Graves has a tendency to reveal too much. For instance, she quotes a number of statements by Krafft on the Holocaust and White Nationalism, statements that she found “just by doing a little googling.” She also quotes Krafft’s responses to her emails. Moreover, she quotes many of Krafft’s friends, for whom all this is old news. (Some “secret.”)

Graves, of course, is not interested in discussing the truth or falsehood of Krafft’s views. She mentions offhand that “Krafft’s friends say it’s exhausting to argue with him because of his ability to cite everything he’s read.” But she’s having none of it. She just knows that Krafft’s views are preposterous on the face of them, so she is merely inviting us all to be appalled, like Victorian ladies at the mention of sex.

Unfortunately for Graves, Krafft’s statements, even out of context, seem like the product of a lucid, level-headed fellow, and it is possible that quite a number of people reading them in the privacy of their home porn theaters might actually think that Krafft has a point.

Again, this is rather inept from a propaganda point of view. One should never let reasonable statements from the enemy to get into print, only crazy ones. But to do that, one must know the difference.

Another passage that reveals far too much deals with Fred Owens, who took advantage of Krafft’s long journey to India, where he could not easily get online, to stir up some drama on his Facebook page. Graves writes:

On Facebook earlier this month, when a friend named Fred Owens unfriended Krafft and called him a bigot [. . .]

Owens was motivated to speak on Facebook after playing online chess with a close Jewish friend from Boston, who simply asked Owens why he had a friend like that. “I realized that I could not continue playing chess with Harvey unless I did something about Charlie—it became simple for me,” Owens wrote to me in an e-mail.

This is a very eloquent confirmation that political correctness is ultimately driven by Semitical correctness. Graves and Owens are probably not Jews, but their thoughts and actions orbit around their understanding of what Jews want. And what do Jews want? Intolerance, censorship, the social and economic destruction (at minimum) of anyone who might challenge their power. Graves continues:

Owens made another, broader, important point, too: We should “not just blame Charlie for this but the entire arts community of Seattle which has proven to be soft-headed. As I said when I wrote about this, it would never happen in Brooklyn or Boston—people would just kick his ass down the block. But Seattle has a misguided kind of false tolerance going on here, so there is a lesson for all of us in this.”

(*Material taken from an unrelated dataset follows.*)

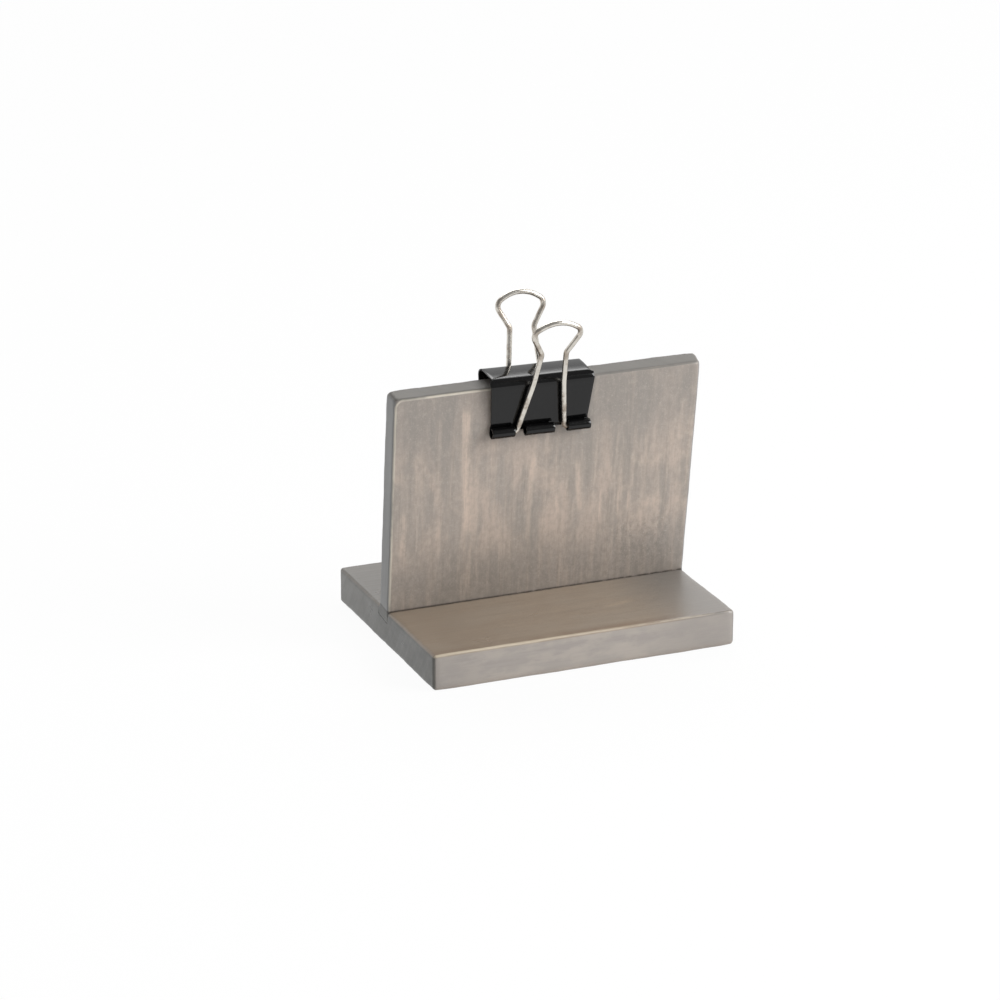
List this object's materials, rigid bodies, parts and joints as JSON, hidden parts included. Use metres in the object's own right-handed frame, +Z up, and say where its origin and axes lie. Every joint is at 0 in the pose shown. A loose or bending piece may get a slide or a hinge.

This “false tolerance” is, of course, real tolerance, something that does not exist in Brooklyn and Boston and other points closer to the great Jewish hives and their millions of lidless, ever-watchful eyes. Graves echoed Owens when Steinhauer asked her about the response to her article:

“Lots and lots of response,” [Graves] wrote. “Kara Walker, Jerry Saltz chiming in. Plenty of people on all sides. Was the art ever good? Could this have happened on the East Coast? ‘The natural outcome of white Seattle irony,’ a friend said to me last night.”

So the real enemy is not White Nationalism, but West Coast white tolerance and white irony, i.e., white liberalism. These are all fine when they coincide with Jewish interests. But when something subversive slips through, they have to be brought into line with East Coast (read: Jewish) standards of “true” tolerance.

Owens and Graves have learned their lesson. They will be more vigilant in rooting out and squelching independent thought in the art world.

Let’s hope that West Coast white liberals will learn a lesson from the Krafft case as well. White liberals see their values as universal, but their enemies see them as merely “white,” and they hate whites.

Liberals think that their values will triumph, even if the white race is sublated into the “tan everyman” of globalist dreams. But far from conveying the light of liberalism to the farthest corners of the world, multiculturalism is actually destroying white liberalism, even in its own homelands, even in strongholds like Seattle.

Thus the only future for liberalism is to abandon its universalism and reinvent itself as a racially conscious Left, which is not a contradiction in terms or a pure fantasy, but something that actually existed in the past [10], exists today in the West-Coast White Nationalist [11] milieu, and can always return, in force, if whites decide to reassert control of our destiny.